Taking the roots of rejection in my life back even further, I wasn’t raise by my birth parents for various reasons and circumstances. I praise God that after a while, those relationships have now been reconciled tenfold. But regardless of the ‘why?‘, as a little girl with curly blonde hair, that feeling of being rejected by them still rooted in me and effected every decision I made. I wanted to be loved. I wanted to be deemed valuable to people so that they wouldn’t leave me. I spent my youth striving to be accepted. Which as you can imagine or have probably experienced yourself, brought on all kinds of chaos in my relationships.
In fact this was something I just revisited last Saturday.
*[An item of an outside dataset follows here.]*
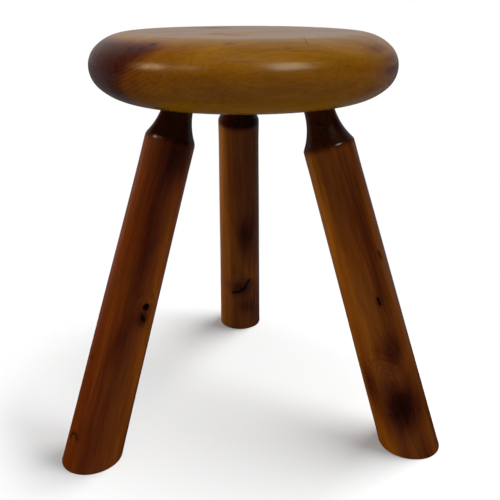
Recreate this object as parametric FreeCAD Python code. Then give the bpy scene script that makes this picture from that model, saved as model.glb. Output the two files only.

That morning my mom, who parented me, brought over my birth certificate to be processed with our passport applications. I unfolded the old piece of worn paper, and noticed that I actually have no father listed on my birth certificate. Legally I am fatherless. Although I was blessed to have been raised by an amazing dad whom loved me though he wasn’t bound to me by blood, and though I was able to spend a brief few days with my birth father overtime before he passed away, still…the pain of having no earthly father claim me on the day I entered this world was like ripping off a scab.
Praise be to God that this particular scab was covering a wound that was already healing underneath. Although it stung to be removed, there was fresh pink skin underneath that scab just waiting to be exposed to the air and light. The scab needed to go, and this time I didn’t stay in that sad place of rejection. I didn’t go down my own mental path of destruction. Instead I saw the rejection for what it was, an invitation for me to accept God’s truth. I do have a Father. I am a child of God. And more than just being one child of many children. I am His child. His girl. The one whom God sent His Son to die for. The one whom God raised to life with His Son on the third day. This Father-daughter relationship is way more intimate and personal than merely being a kid standing in a group waiting to be picked. This love is way more detailed than the word typed “unknown” near the place where a father’s name belongs on your birth certificate. No, no, this is an endless pursuit of love, an every millisecond of every day, for all eternity kind of love. The “I choose you” even at your worst kind of love. The love of God is personal, specific, tailor made just for me and just for you. My Father is not unknown. My Father is, He always was, and He always will be. There is nowhere I can go that He will not be. There is nothing I can do that He will not steadily guide me in. My Father doesn’t forsake, He doesn’t forget me. He isn’t misleading, He isn’t hesitant. My Father has a plan, and it is good. My Father knows me and loves me. My Father goes before me, and walks behind me. My Father surrounds me, and no weapon formed against me will prosper. I am a child of God. That is my status, that is my promise, that is my identity.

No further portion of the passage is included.